No valuable investment from the Indian perspective is expected, and the US “tilt” towards India as opposed to Pakistan is unlikely to lead to any major Indian strategic gains.
This is where the suggestion from China’s ambassador to India seems noteworthy. In a recent seminar he called for a China-US-India alliance that would be primarily economic in nature. The benefits?
“India, China and US, not only control 40 per cent of the world GDP but also economic co-operation would benefit 2.8 billion people,” Yucheng said.
Quoting Chinese President Xi Jinping, the Ambassador pointed to relations between Beijing and Washington, saying “the vast Pacific Ocean has ample space to accommodate our two great nations”.
On relations between Beijing and New Delhi, he said: “If we speak with one voice, the whole world will listen.”
Notwithstanding anti-dumping measures against China and allegations of cyber spying, US-China financial trade is on a sound footing. The bilateral trade volume exceeded $520 billion in 2013, while two-way investment stocks exceed $100 billion.
If the US can address security concerns and yet do business with China, why shouldn’t the same approach work for India?
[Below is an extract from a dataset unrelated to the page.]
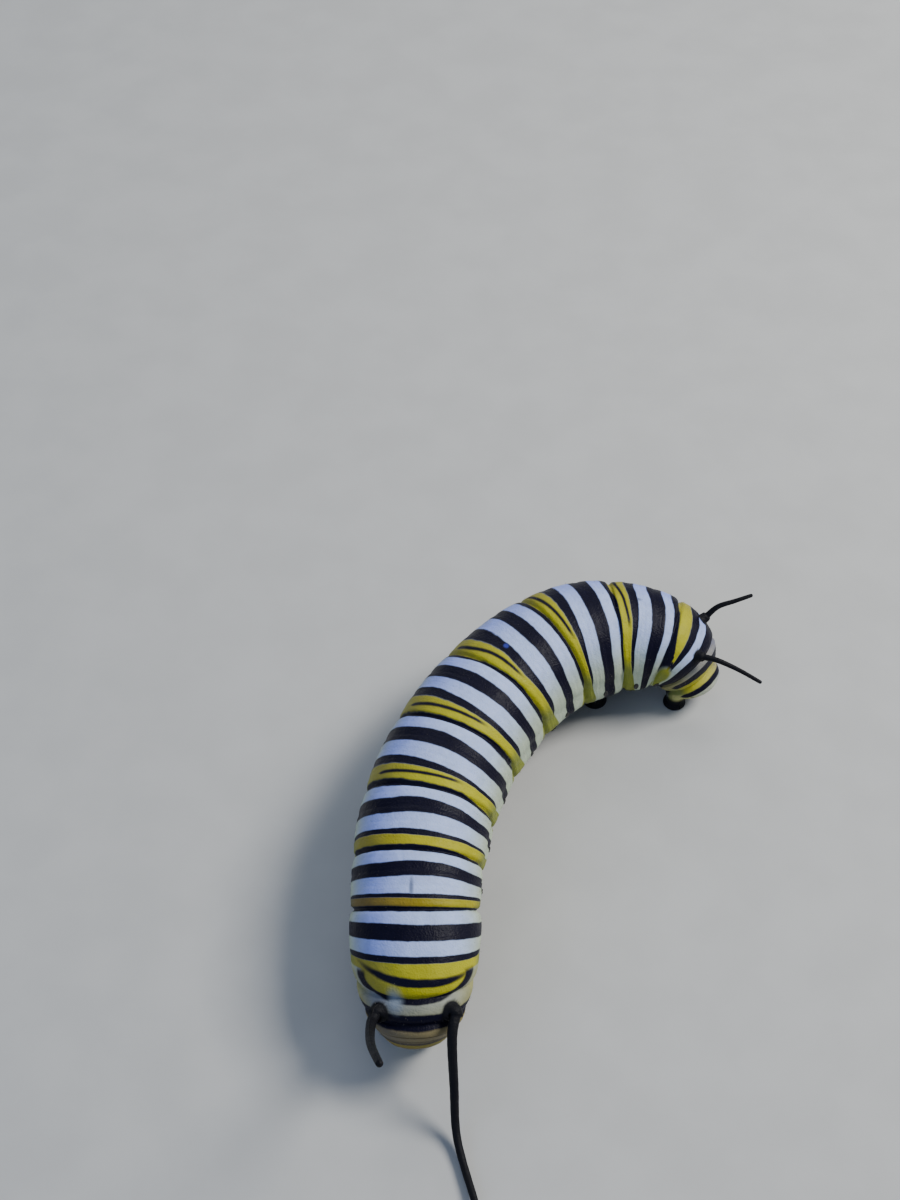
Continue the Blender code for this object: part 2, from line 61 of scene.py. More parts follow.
# The larva's body. Each row has its name, length along the floor, heading, lean of the ring,
# height of its middle, width and height, in millimetres and degrees.
body = {
    "rows": [
        ("neck", 0.0, 91.0, 76.0, 2.4, 3.3, 3.0),
        ("thorax_1", 0.5, 91.0, 68.0, 2.8, 4.3, 4.2),
        ("thorax_2", 2.1, 91.0, 58.0, 3.75, 6.1, 5.7),
        ("thorax_3", 3.0, 90.5, 39.0, 4.5, 7.0, 6.6),
        ("abdomen_1", 3.05, 88.0, 25.5, 4.7, 7.1, 6.9),
        ("abdomen_2", 3.75, 81.5, 17.0, 4.65, 7.4, 7.2),
        ("abdomen_3", 4.65, 71.0, 14.0, 4.6, 7.5, 7.3),
        ("abdomen_4", 4.9, 59.5, 12.0, 4.35, 7.5, 7.3),
        ("abdomen_5", 4.6, 44.5, 8.5, 4.3, 7.35, 7.15),
        ("abdomen_6", 4.1, 22.0, 4.0, 4.2, 7.2, 7.05),
        ("abdomen_7", 3.25, -6.0, 2.5, 3.95, 6.35, 6.25),
        ("abdomen_8", 1.55, -22.0, -32.0, 3.4, 5.35, 4.85),
        ("abdomen_9", 0.4, -35.0, -45.0, 2.2, 4.2, 3.8),
        ("abdomen_10", 1.05, -37.0, -55.0, 1.35, 3.45, 2.8),
        ("tail", 0.0, -39.0, -62.0, 1.0, 3.0, 2.85),
    ],
    "folds": (0.0, 1.22, 1.74, 3.03, 4.0, 5.0, 6.0, 6.95, 8.0, 9.07, 10.0, 11.0, 12.0, 13.0),
    "station": 5.665,
    "planX": -6.882,
    "planY": 5.12,
    "steps": 24,
    "backPower": 2.1,
    "bellyPower": 2.5,
    "bellyDepth": 0.95,
    "gap": 0.28,
}

lastRow = len(body["rows"]) - 2
Ring = namedtuple("Ring", "centre left up forward halfWidth halfHeight")


def smoothValue(values, place):
    # a smooth curve through values that stand half way along each row
    spot = place + 0.5
    first = math.floor(spot)
    part = spot - first
    last = len(values) - 1
    a, b, c, d = (values[max(0, min(last, first + step))] for step in (-1, 0, 1, 2))
    bend = 3 * (b - c) + d - a
    return b + 0.5 * part * ((c - a) + part * ((2 * a - 5 * b + 4 * c - d) + part * bend))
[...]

It is for India’s policy mandarins to decide what is best. Should our security considerations – whether real or perceived – override obvious economic benefits?
It is critical that Indian policy makers are able to stand back and decide for themselves whether or not there is indeed a security threat from China.
On the ground, except for a few minimal boundary stand-off and allegations of cyber attacks, there isn’t much to show.
Also, when one considers how the US snooped on German Chancellor Angela Merkel’s phones fishing for information, do these border violations amount to a security threat that should prevent us from increasing our economic and trading relations?
How real are the ‘threats’ from China? How much do India’s muscle-flexing actions against China in Nepal, Sri Lanka and Bangladesh actually work?
Given the recent “security-conscious” environment, a US-China-India economic alliance seems a distant dream. But have we really thought through the fall-out of a strategic alliance with US and Japan, especially one that ignores China?